## start

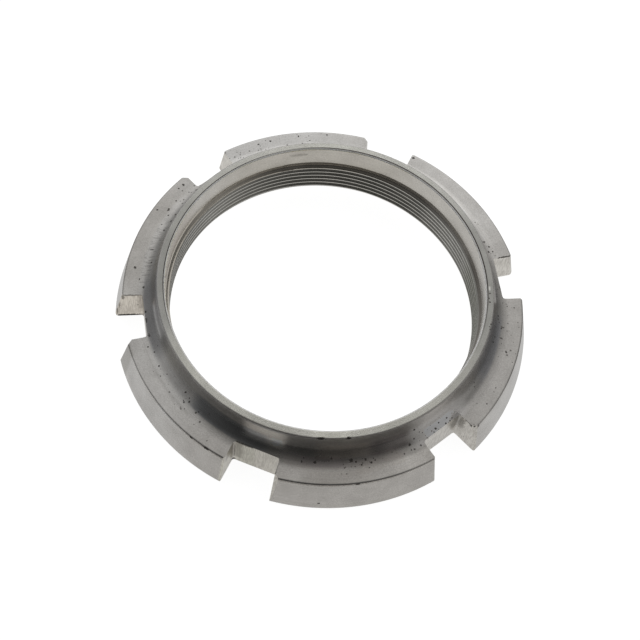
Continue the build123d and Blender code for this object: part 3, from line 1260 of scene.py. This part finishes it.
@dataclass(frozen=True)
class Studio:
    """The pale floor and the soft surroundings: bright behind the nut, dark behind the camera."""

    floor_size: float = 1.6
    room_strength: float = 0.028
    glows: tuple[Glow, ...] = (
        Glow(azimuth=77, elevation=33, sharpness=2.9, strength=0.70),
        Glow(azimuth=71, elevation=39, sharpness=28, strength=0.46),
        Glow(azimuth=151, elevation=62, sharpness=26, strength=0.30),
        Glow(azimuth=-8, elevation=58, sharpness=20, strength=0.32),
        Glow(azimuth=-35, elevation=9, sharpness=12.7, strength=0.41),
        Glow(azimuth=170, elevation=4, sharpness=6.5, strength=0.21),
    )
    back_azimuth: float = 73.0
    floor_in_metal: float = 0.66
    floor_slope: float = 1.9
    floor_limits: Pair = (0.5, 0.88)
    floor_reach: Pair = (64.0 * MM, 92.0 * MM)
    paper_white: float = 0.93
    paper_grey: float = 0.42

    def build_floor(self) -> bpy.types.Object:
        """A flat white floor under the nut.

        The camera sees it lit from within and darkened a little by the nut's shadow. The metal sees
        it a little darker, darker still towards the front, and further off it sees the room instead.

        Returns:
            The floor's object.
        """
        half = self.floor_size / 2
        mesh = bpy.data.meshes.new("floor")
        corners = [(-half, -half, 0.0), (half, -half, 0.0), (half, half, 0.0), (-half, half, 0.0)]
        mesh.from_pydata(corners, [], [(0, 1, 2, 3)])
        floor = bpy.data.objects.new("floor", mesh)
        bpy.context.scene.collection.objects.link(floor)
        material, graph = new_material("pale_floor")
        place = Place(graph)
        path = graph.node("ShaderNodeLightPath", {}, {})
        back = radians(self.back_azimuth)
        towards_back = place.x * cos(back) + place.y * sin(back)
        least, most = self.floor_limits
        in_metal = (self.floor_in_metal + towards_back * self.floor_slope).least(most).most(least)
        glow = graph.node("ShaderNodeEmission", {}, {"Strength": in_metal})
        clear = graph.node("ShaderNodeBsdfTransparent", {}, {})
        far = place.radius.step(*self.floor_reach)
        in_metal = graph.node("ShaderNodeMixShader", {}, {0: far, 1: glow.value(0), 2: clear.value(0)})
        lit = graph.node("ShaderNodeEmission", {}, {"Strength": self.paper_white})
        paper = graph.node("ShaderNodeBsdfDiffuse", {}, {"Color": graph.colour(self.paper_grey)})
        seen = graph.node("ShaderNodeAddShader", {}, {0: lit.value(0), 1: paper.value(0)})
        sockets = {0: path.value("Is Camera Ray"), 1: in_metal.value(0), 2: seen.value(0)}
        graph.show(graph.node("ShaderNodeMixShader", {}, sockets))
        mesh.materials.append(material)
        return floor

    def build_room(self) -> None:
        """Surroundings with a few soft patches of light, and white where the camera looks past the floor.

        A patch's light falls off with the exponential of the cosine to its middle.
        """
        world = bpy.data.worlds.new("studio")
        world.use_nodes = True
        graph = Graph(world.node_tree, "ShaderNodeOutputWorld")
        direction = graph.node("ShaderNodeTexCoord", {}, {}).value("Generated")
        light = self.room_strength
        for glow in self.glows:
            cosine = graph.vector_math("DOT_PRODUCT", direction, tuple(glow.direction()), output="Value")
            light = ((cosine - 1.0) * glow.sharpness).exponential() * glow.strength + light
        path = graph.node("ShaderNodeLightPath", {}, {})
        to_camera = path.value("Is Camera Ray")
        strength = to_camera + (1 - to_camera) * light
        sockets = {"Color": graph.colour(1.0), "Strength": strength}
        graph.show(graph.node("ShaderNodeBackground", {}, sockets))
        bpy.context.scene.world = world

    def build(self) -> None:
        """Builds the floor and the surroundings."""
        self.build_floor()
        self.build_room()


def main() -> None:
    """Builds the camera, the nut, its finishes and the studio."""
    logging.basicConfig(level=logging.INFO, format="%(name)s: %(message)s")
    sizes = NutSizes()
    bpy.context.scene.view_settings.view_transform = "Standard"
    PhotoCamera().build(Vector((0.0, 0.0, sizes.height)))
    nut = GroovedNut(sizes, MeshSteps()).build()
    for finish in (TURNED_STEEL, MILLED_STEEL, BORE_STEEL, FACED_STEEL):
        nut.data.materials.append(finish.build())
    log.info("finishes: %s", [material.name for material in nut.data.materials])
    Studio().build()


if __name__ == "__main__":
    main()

## end

Given task »
Verbatim output is expected for the lines from the start of the data to the line in which "it a little" appears, both included.

Expected answer »
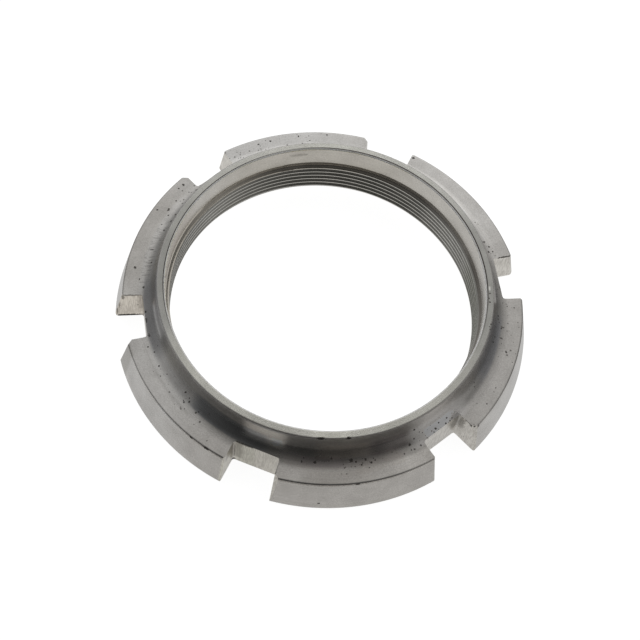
Continue the build123d and Blender code for this object: part 3, from line 1260 of scene.py. This part finishes it.
@dataclass(frozen=True)
class Studio:
    """The pale floor and the soft surroundings: bright behind the nut, dark behind the camera."""

    floor_size: float = 1.6
    room_strength: float = 0.028
    glows: tuple[Glow, ...] = (
        Glow(azimuth=77, elevation=33, sharpness=2.9, strength=0.70),
        Glow(azimuth=71, elevation=39, sharpness=28, strength=0.46),
        Glow(azimuth=151, elevation=62, sharpness=26, strength=0.30),
        Glow(azimuth=-8, elevation=58, sharpness=20, strength=0.32),
        Glow(azimuth=-35, elevation=9, sharpness=12.7, strength=0.41),
        Glow(azimuth=170, elevation=4, sharpness=6.5, strength=0.21),
    )
    back_azimuth: float = 73.0
    floor_in_metal: float = 0.66
    floor_slope: float = 1.9
    floor_limits: Pair = (0.5, 0.88)
    floor_reach: Pair = (64.0 * MM, 92.0 * MM)
    paper_white: float = 0.93
    paper_grey: float = 0.42

    def build_floor(self) -> bpy.types.Object:
        """A flat white floor under the nut.

        The camera sees it lit from within and darkened a little by the nut's shadow. The metal sees
        it a little darker, darker still towards the front, and further off it sees the room instead.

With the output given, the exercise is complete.